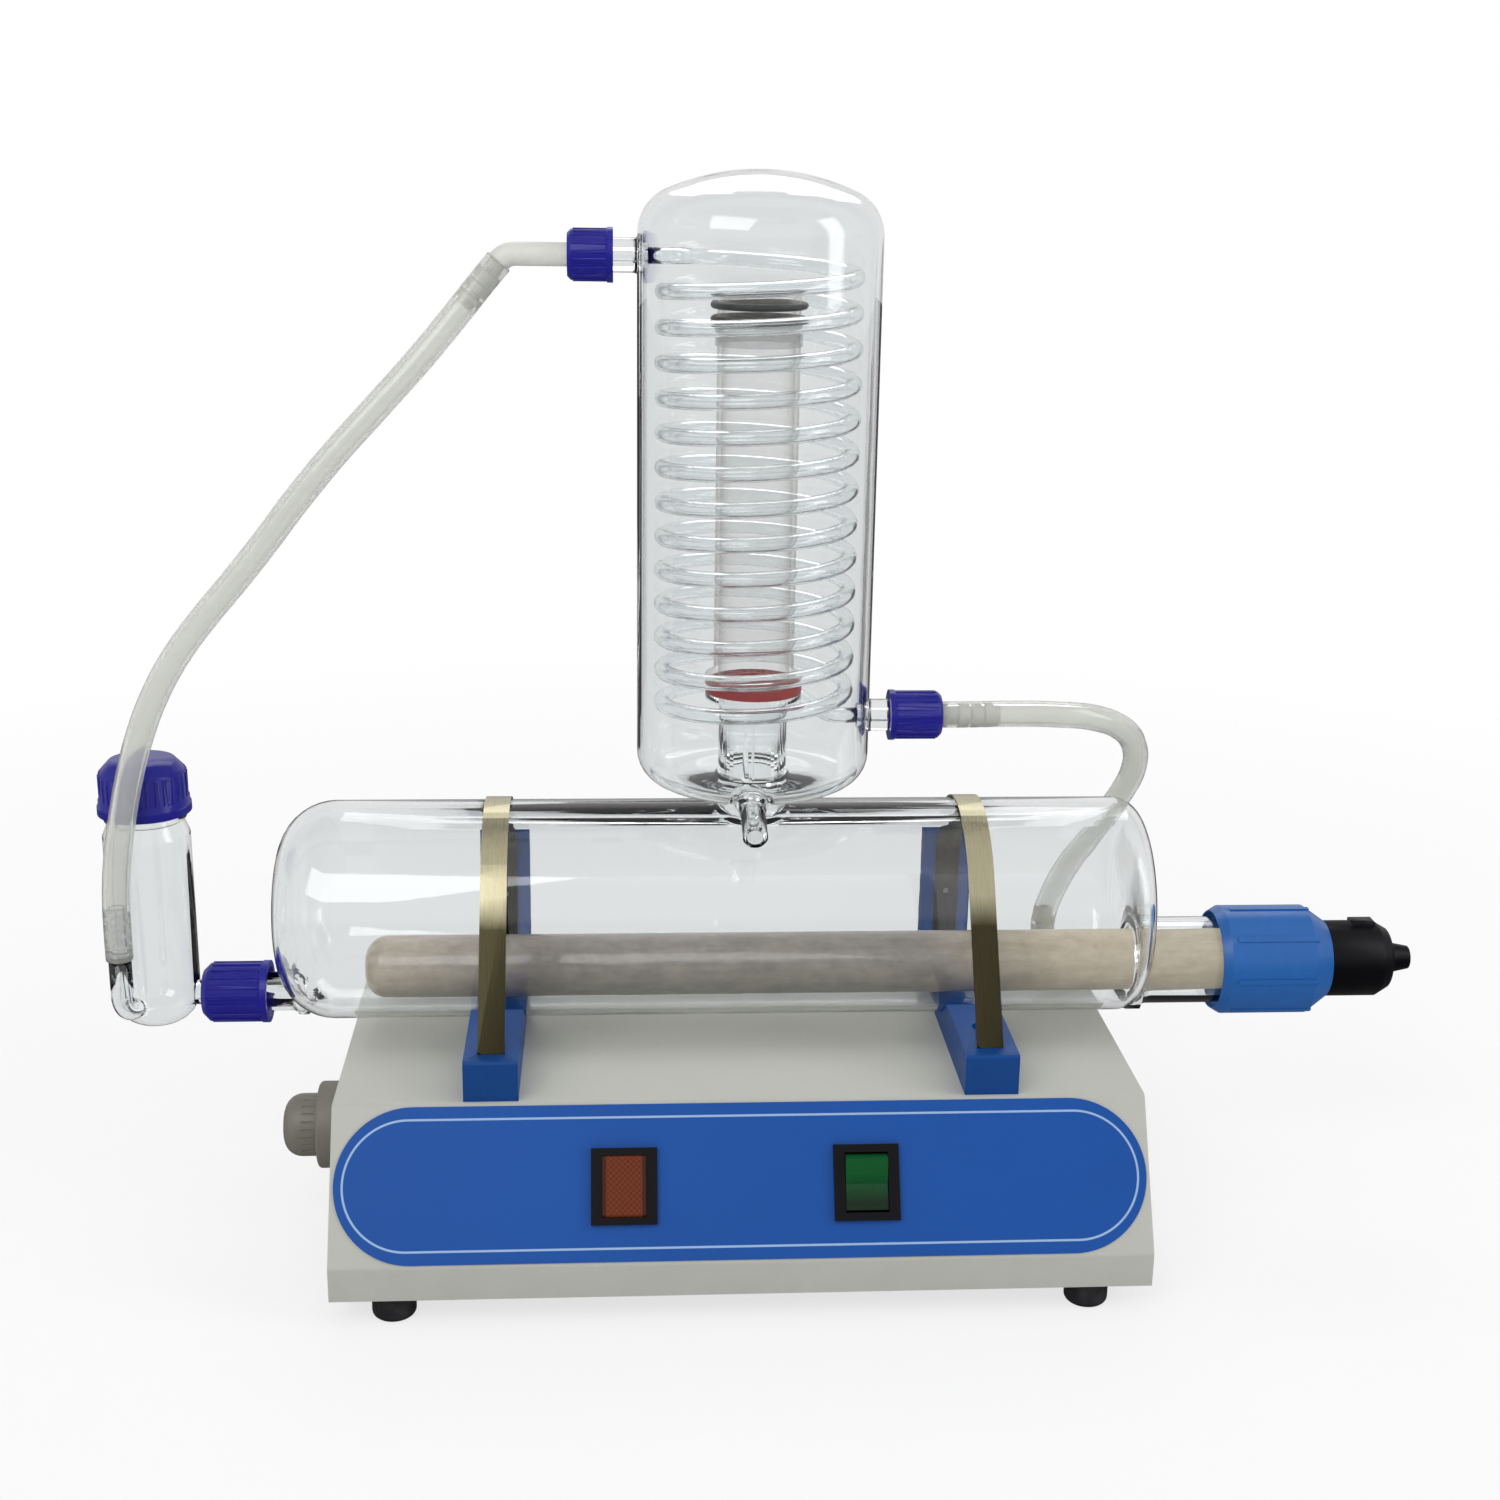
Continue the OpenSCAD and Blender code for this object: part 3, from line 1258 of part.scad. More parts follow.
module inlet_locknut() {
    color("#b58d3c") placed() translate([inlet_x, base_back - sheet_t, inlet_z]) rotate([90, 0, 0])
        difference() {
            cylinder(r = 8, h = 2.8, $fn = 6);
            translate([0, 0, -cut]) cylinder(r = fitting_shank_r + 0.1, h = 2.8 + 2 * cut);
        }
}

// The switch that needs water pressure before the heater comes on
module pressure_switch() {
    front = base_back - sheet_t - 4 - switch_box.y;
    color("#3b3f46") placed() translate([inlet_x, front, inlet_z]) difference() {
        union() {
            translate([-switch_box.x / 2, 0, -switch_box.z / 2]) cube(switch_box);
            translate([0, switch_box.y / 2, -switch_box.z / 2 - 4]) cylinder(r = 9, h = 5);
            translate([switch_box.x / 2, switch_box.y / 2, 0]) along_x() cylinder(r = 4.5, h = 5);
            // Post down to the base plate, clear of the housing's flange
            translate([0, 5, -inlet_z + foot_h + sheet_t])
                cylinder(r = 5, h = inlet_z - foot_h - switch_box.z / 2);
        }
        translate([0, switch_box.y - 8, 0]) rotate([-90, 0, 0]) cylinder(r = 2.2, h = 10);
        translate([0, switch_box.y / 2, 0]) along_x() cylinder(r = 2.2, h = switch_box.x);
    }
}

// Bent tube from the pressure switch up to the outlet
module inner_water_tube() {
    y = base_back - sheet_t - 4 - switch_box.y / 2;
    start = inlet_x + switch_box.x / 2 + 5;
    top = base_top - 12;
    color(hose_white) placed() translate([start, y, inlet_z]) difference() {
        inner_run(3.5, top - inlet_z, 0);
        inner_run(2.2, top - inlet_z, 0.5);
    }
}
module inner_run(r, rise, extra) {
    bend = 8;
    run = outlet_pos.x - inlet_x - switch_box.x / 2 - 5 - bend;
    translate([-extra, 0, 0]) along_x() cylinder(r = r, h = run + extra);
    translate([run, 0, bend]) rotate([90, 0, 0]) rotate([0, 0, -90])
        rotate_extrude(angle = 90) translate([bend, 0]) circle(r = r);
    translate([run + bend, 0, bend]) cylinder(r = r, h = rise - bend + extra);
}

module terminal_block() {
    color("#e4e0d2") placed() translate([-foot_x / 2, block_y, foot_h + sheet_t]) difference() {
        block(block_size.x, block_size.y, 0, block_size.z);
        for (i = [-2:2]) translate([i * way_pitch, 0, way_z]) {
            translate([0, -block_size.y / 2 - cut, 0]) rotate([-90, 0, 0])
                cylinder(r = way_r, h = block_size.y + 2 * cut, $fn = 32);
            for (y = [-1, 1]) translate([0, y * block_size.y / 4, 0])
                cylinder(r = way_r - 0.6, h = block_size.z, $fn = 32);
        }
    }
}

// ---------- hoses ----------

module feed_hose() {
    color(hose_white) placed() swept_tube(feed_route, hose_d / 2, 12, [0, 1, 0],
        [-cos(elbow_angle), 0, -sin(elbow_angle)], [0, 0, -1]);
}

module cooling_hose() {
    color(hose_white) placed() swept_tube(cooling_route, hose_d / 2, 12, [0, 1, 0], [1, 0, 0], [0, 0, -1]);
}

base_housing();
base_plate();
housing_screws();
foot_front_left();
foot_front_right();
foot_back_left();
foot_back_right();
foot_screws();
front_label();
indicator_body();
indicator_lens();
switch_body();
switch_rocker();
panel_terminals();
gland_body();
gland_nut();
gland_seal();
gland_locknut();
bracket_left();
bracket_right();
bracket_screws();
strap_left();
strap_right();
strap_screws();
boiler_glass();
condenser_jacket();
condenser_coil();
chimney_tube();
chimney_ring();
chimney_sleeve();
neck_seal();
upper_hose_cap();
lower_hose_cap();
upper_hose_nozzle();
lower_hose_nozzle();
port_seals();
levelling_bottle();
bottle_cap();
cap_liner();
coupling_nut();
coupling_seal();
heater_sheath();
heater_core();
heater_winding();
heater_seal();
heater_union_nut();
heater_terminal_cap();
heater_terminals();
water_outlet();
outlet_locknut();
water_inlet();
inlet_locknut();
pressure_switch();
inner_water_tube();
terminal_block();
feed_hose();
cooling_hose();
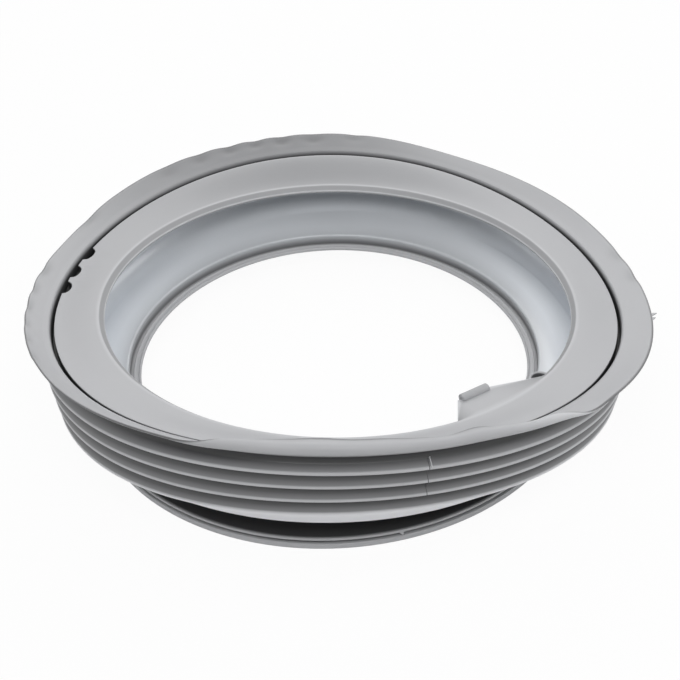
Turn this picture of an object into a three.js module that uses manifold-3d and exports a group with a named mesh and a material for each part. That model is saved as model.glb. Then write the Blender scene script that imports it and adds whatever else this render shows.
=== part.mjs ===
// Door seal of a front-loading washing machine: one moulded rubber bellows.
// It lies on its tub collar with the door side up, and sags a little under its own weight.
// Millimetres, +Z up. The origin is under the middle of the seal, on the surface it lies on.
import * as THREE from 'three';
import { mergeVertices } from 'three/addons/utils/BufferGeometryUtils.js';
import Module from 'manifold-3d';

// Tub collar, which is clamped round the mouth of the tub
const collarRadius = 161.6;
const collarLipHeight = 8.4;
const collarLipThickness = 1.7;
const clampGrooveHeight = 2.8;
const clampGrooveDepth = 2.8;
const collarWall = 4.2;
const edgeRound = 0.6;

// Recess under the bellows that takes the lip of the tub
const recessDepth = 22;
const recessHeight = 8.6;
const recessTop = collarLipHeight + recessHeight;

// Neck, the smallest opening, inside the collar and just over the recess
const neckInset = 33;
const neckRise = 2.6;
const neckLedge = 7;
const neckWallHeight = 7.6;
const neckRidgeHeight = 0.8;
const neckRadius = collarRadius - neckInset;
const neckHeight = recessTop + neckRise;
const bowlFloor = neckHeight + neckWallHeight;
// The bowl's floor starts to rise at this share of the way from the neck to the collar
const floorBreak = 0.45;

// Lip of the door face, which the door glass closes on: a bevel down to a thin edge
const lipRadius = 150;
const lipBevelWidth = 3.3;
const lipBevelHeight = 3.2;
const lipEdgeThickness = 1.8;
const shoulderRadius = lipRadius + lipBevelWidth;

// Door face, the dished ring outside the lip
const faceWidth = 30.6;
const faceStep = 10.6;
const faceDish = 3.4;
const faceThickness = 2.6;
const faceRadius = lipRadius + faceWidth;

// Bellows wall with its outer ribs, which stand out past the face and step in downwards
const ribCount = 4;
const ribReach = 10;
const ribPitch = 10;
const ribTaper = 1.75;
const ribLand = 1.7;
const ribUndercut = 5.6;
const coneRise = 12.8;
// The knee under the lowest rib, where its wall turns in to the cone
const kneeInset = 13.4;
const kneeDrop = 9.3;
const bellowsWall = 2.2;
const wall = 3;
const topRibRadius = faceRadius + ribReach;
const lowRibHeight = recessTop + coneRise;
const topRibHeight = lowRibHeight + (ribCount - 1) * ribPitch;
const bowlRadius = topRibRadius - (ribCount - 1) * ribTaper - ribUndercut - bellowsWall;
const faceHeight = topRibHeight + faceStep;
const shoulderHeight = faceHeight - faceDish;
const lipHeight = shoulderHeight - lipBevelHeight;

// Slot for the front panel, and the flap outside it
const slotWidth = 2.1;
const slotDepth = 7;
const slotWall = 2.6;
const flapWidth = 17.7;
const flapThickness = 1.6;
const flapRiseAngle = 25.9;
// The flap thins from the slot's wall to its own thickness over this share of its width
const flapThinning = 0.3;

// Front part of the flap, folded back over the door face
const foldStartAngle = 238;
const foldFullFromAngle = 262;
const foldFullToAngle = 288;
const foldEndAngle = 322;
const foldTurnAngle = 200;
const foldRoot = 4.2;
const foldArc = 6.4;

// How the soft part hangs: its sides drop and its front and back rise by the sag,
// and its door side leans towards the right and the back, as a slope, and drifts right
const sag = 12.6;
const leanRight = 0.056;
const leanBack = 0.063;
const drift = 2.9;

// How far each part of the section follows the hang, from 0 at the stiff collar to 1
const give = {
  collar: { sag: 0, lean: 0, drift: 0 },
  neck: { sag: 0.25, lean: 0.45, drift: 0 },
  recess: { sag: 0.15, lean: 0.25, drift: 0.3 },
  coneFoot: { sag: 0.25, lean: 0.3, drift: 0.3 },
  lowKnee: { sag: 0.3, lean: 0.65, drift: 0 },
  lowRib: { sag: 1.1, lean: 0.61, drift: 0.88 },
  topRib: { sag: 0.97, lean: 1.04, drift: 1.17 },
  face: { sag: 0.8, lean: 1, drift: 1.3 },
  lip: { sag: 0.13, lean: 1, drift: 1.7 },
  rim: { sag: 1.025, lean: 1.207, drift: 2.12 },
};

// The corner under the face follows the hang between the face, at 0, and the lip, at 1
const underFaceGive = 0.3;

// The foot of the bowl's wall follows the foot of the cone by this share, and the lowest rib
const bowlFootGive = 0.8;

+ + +

* PROBLEM REQUIREMENTS:
Reproduce verbatim the lines above, from the line with "Turn this picture" through the line with "const edgeRound = 0.6;".

* IN RESPONSE:
Turn this picture of an object into a three.js module that uses manifold-3d and exports a group with a named mesh and a material for each part. That model is saved as model.glb. Then write the Blender scene script that imports it and adds whatever else this render shows.
=== part.mjs ===
// Door seal of a front-loading washing machine: one moulded rubber bellows.
// It lies on its tub collar with the door side up, and sags a little under its own weight.
// Millimetres, +Z up. The origin is under the middle of the seal, on the surface it lies on.
import * as THREE from 'three';
import { mergeVertices } from 'three/addons/utils/BufferGeometryUtils.js';
import Module from 'manifold-3d';

// Tub collar, which is clamped round the mouth of the tub
const collarRadius = 161.6;
const collarLipHeight = 8.4;
const collarLipThickness = 1.7;
const clampGrooveHeight = 2.8;
const clampGrooveDepth = 2.8;
const collarWall = 4.2;
const edgeRound = 0.6;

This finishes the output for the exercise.